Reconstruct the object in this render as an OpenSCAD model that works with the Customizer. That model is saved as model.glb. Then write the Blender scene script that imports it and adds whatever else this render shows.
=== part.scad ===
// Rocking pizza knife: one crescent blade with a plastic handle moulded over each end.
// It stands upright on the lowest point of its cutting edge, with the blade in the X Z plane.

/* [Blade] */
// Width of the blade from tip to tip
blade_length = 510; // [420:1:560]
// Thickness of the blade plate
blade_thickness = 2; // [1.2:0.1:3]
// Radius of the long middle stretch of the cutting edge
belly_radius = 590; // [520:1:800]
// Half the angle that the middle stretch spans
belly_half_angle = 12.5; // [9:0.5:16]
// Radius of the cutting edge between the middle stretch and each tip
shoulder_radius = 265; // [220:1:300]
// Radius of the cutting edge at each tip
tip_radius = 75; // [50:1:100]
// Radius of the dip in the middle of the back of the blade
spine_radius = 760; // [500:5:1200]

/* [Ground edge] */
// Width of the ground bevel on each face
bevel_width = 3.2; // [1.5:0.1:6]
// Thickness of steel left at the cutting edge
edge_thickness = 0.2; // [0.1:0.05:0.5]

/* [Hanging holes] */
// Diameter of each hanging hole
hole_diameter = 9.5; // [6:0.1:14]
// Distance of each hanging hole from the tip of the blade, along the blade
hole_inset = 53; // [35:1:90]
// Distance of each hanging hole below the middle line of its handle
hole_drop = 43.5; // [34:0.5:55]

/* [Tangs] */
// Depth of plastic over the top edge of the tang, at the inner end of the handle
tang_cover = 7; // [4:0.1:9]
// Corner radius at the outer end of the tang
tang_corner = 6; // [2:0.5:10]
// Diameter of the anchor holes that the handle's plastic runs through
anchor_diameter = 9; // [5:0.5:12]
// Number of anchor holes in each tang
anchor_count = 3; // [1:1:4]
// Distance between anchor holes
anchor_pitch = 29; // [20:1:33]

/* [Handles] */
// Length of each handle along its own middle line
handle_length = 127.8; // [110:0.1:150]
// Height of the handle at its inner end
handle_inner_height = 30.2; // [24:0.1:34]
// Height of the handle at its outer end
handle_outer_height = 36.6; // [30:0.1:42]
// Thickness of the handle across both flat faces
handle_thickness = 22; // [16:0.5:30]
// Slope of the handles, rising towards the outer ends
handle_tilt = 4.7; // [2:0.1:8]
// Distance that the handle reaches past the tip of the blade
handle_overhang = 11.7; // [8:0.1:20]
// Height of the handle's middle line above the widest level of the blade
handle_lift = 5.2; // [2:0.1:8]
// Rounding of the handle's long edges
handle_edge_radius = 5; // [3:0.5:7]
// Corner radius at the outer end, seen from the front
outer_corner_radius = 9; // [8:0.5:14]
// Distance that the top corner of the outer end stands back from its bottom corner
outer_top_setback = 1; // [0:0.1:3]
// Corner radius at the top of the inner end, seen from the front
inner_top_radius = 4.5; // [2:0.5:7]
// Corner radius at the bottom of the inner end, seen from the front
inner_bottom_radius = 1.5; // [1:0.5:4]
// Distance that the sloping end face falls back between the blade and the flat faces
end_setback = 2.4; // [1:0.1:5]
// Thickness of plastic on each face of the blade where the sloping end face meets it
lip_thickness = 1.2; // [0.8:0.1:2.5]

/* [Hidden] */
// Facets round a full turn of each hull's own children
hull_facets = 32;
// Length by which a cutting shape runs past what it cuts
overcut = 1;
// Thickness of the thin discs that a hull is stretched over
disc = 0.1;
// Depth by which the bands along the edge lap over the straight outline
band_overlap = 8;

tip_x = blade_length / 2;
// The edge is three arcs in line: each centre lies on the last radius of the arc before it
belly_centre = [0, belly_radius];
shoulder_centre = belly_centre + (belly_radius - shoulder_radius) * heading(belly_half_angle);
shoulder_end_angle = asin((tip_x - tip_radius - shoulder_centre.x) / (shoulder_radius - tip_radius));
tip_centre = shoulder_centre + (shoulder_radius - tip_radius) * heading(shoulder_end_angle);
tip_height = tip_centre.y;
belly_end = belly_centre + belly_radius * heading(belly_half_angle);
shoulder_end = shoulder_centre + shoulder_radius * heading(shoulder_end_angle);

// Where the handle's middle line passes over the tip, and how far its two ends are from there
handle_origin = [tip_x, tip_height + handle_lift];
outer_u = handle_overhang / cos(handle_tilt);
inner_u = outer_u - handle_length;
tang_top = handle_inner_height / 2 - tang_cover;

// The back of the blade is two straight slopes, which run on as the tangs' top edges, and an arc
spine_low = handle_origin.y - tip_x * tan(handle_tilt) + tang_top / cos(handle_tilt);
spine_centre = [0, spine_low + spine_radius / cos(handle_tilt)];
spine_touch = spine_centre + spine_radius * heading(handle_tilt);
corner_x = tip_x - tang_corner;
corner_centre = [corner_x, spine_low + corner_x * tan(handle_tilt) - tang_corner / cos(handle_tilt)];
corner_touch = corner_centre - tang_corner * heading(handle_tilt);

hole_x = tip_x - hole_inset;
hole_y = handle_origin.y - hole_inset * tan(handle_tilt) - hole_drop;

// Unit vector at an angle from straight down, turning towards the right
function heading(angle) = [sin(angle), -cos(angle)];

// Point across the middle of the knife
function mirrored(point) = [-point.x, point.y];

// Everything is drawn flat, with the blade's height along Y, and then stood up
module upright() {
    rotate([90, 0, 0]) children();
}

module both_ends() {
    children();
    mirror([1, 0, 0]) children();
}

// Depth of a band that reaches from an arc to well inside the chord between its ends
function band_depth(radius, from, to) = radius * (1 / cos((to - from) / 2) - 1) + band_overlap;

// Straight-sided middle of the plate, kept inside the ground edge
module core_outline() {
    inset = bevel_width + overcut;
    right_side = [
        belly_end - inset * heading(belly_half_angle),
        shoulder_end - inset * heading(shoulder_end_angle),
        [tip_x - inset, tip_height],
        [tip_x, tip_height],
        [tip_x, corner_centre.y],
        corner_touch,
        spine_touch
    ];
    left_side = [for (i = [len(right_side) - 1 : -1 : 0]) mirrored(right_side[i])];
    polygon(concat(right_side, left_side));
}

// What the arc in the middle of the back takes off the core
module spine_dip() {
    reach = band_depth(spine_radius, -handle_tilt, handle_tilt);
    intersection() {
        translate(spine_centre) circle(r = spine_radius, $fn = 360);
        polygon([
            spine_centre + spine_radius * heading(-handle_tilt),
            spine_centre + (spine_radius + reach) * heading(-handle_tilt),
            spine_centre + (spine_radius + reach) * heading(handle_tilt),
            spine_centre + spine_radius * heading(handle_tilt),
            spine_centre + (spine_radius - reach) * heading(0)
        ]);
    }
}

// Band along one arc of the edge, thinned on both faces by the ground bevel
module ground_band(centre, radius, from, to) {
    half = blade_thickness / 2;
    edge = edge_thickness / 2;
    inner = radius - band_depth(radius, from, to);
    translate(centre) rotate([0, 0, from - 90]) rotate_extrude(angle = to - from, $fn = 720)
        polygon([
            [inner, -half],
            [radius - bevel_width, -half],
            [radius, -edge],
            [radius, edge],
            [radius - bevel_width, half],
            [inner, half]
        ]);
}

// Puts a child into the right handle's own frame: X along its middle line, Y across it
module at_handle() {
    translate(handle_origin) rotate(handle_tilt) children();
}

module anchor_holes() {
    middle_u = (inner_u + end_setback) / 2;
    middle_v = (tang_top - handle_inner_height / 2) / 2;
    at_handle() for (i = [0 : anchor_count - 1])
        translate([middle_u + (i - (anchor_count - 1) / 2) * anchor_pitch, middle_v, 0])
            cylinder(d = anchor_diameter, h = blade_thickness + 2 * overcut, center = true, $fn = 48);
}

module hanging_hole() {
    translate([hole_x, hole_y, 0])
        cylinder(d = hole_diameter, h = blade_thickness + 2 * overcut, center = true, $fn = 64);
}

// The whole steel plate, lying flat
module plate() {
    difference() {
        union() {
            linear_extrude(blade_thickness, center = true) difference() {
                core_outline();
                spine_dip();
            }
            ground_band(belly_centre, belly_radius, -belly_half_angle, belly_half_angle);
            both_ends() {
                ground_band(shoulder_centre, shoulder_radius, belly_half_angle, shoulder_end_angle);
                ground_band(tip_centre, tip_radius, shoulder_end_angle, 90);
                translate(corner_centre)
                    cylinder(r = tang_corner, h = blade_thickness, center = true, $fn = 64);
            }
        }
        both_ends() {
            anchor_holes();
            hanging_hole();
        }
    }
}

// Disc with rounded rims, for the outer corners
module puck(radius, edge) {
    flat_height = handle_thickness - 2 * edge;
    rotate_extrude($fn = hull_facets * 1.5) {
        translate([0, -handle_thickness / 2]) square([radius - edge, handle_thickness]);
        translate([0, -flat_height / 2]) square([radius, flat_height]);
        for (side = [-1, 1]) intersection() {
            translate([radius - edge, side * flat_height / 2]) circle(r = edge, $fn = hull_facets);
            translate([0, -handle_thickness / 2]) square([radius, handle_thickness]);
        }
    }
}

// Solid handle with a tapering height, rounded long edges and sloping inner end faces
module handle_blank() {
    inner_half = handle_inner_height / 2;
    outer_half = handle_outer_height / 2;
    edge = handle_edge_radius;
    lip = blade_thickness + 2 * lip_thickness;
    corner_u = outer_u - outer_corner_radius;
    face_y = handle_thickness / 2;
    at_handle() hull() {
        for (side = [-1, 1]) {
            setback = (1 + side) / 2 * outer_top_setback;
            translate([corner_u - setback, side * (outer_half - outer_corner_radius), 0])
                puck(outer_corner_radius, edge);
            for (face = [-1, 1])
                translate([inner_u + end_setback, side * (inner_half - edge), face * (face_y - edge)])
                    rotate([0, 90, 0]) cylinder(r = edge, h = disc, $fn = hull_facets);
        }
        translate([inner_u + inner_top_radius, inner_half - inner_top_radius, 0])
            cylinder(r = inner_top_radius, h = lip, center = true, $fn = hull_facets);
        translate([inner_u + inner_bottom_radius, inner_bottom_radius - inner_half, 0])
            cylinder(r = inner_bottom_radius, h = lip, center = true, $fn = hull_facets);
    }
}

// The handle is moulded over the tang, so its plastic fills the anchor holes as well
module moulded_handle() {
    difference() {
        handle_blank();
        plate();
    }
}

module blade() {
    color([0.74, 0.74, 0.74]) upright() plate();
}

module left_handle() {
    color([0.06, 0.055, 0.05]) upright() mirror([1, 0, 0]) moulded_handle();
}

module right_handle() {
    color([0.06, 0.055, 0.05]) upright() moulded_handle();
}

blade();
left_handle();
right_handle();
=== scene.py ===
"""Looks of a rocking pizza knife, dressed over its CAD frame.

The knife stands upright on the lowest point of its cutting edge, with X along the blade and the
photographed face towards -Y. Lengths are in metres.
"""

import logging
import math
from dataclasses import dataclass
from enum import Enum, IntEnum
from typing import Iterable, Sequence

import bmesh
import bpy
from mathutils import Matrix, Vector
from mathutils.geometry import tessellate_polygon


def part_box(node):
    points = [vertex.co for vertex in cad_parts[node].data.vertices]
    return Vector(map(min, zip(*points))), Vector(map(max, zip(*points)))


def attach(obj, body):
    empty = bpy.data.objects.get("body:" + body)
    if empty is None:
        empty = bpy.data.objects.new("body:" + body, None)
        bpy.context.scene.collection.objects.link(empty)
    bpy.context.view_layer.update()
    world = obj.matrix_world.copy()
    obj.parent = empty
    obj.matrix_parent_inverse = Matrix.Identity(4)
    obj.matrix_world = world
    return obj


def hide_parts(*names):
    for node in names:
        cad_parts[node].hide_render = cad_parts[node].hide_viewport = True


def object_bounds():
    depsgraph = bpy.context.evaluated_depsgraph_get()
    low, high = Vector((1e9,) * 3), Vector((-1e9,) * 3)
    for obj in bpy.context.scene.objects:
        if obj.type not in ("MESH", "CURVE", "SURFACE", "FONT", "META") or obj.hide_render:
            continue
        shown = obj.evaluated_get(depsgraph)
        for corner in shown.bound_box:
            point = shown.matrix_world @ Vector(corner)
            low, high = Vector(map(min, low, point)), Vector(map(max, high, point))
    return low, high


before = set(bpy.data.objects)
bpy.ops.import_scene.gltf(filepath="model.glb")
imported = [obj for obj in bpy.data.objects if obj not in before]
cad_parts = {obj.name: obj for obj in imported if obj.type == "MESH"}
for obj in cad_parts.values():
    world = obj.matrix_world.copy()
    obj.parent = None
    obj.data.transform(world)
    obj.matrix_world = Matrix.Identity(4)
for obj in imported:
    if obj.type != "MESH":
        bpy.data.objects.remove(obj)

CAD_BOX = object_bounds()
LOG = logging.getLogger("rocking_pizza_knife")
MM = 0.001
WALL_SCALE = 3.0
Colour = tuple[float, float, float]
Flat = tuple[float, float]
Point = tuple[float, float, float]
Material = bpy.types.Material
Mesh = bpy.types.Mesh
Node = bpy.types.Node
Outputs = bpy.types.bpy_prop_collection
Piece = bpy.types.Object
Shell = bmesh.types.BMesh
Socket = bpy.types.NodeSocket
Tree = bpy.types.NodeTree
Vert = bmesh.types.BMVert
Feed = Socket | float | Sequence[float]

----

* [Given instruction]: Looking at the data above, return every line from the one with "holes as well" down to the one with "for node in", exactly and inclusively.

* [Result of the exercise]:
// The handle is moulded over the tang, so its plastic fills the anchor holes as well
module moulded_handle() {
    difference() {
        handle_blank();
        plate();
    }
}

module blade() {
    color([0.74, 0.74, 0.74]) upright() plate();
}

module left_handle() {
    color([0.06, 0.055, 0.05]) upright() mirror([1, 0, 0]) moulded_handle();
}

module right_handle() {
    color([0.06, 0.055, 0.05]) upright() moulded_handle();
}

blade();
left_handle();
right_handle();
=== scene.py ===
"""Looks of a rocking pizza knife, dressed over its CAD frame.

The knife stands upright on the lowest point of its cutting edge, with X along the blade and the
photographed face towards -Y. Lengths are in metres.
"""

import logging
import math
from dataclasses import dataclass
from enum import Enum, IntEnum
from typing import Iterable, Sequence

import bmesh
import bpy
from mathutils import Matrix, Vector
from mathutils.geometry import tessellate_polygon


def part_box(node):
    points = [vertex.co for vertex in cad_parts[node].data.vertices]
    return Vector(map(min, zip(*points))), Vector(map(max, zip(*points)))


def attach(obj, body):
    empty = bpy.data.objects.get("body:" + body)
    if empty is None:
        empty = bpy.data.objects.new("body:" + body, None)
        bpy.context.scene.collection.objects.link(empty)
    bpy.context.view_layer.update()
    world = obj.matrix_world.copy()
    obj.parent = empty
    obj.matrix_parent_inverse = Matrix.Identity(4)
    obj.matrix_world = world
    return obj


def hide_parts(*names):
    for node in names:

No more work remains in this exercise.